SOURCE MATERIAL:
* * * * * * * * *
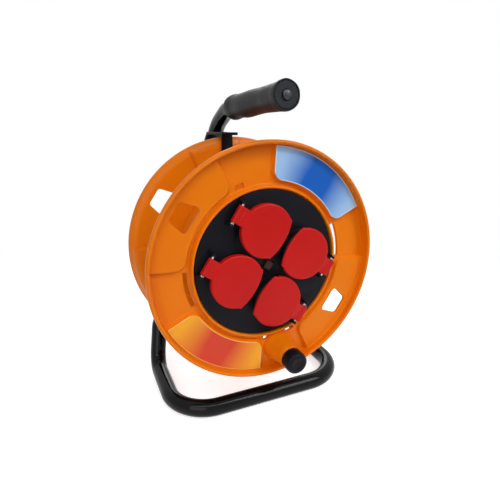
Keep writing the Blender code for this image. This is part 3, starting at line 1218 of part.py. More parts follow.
def make_drum():
    """Everything that turns with the drum, and what moves on it."""
    make_front_flange()
    make_rear_flange()
    make_drum_barrel()
    make_cable_gland()
    make_labels()
    make_drum_screws()
    make_bushes()
    make_faceplate()
    for socket in SOCKETS:
        make_socket_well(socket)
        make_lid(socket)
        make_lid_fittings(socket)
    make_reset_button()
    make_thermal_cutout()
    make_wiring()
    make_crank_spindle()
    make_crank_knob()


def make_frame():
    """The tube frame, its plate and axle, the handle and the clip."""
    make_base_loop()
    make_upper_tube()
    make_grip()
    make_axle_plate()
    make_axle()
    make_frame_bolts()
    make_tube_plug("leg_plug_left", at(-LEG_SPACING, FRAME_DEPTH, LEG_TOP), UP)
    make_tube_plug("leg_plug_right", at(LEG_SPACING, FRAME_DEPTH, LEG_TOP), UP)
    make_tube_plug("upright_plug", at(0, FRAME_DEPTH, -PLATE_HALF_HEIGHT), -UP)
    make_cable_clip()


clear_scene()
make_frame()
make_drum()
make_pivots()
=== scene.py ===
"""Looks of an extension cord reel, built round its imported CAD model.

Each sub-assembly is a class that builds its meshes in the frame of the part, in metres, and gives every
piece its finish. Lengths that belong to the drum are written from the axle: across, depth from the middle
of the front rim towards the back, and height.
"""

import json
import logging
import math
from dataclasses import dataclass, field
from enum import Enum
from typing import Callable, Optional, Sequence, Union

import bmesh
import bpy
from mathutils import Matrix, Vector


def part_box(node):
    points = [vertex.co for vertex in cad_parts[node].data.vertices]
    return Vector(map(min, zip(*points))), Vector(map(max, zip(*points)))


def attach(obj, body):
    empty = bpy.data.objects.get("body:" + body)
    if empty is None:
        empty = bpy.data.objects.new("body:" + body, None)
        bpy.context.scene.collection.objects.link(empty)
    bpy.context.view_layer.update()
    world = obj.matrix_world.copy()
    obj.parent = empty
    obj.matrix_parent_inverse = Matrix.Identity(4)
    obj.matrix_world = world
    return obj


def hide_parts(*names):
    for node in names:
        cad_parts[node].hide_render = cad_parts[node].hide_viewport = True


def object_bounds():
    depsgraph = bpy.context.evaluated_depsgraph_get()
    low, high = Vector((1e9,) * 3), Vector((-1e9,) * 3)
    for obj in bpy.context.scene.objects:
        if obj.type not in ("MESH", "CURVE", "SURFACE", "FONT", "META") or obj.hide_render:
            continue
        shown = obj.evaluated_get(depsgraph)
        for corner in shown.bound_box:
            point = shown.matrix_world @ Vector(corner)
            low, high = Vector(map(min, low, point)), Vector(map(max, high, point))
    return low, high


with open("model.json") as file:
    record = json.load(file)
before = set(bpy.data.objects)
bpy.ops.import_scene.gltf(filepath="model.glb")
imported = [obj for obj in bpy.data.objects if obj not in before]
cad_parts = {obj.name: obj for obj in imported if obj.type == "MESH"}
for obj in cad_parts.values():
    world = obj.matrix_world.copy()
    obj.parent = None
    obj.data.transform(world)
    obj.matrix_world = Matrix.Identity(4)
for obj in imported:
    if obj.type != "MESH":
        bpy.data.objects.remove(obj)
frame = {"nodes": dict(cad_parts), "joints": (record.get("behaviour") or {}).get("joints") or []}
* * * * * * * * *
Above is a listing; print exactly its lines from the one with "make_reset_button()" through the one with "if obj.type not", and no other lines.

SOLUTION FOR THIS EXERCISE:
    make_reset_button()
    make_thermal_cutout()
    make_wiring()
    make_crank_spindle()
    make_crank_knob()


def make_frame():
    """The tube frame, its plate and axle, the handle and the clip."""
    make_base_loop()
    make_upper_tube()
    make_grip()
    make_axle_plate()
    make_axle()
    make_frame_bolts()
    make_tube_plug("leg_plug_left", at(-LEG_SPACING, FRAME_DEPTH, LEG_TOP), UP)
    make_tube_plug("leg_plug_right", at(LEG_SPACING, FRAME_DEPTH, LEG_TOP), UP)
    make_tube_plug("upright_plug", at(0, FRAME_DEPTH, -PLATE_HALF_HEIGHT), -UP)
    make_cable_clip()


clear_scene()
make_frame()
make_drum()
make_pivots()
=== scene.py ===
"""Looks of an extension cord reel, built round its imported CAD model.

Each sub-assembly is a class that builds its meshes in the frame of the part, in metres, and gives every
piece its finish. Lengths that belong to the drum are written from the axle: across, depth from the middle
of the front rim towards the back, and height.
"""

import json
import logging
import math
from dataclasses import dataclass, field
from enum import Enum
from typing import Callable, Optional, Sequence, Union

import bmesh
import bpy
from mathutils import Matrix, Vector


def part_box(node):
    points = [vertex.co for vertex in cad_parts[node].data.vertices]
    return Vector(map(min, zip(*points))), Vector(map(max, zip(*points)))


def attach(obj, body):
    empty = bpy.data.objects.get("body:" + body)
    if empty is None:
        empty = bpy.data.objects.new("body:" + body, None)
        bpy.context.scene.collection.objects.link(empty)
    bpy.context.view_layer.update()
    world = obj.matrix_world.copy()
    obj.parent = empty
    obj.matrix_parent_inverse = Matrix.Identity(4)
    obj.matrix_world = world
    return obj


def hide_parts(*names):
    for node in names:
        cad_parts[node].hide_render = cad_parts[node].hide_viewport = True


def object_bounds():
    depsgraph = bpy.context.evaluated_depsgraph_get()
    low, high = Vector((1e9,) * 3), Vector((-1e9,) * 3)
    for obj in bpy.context.scene.objects:
        if obj.type not in ("MESH", "CURVE", "SURFACE", "FONT", "META") or obj.hide_render:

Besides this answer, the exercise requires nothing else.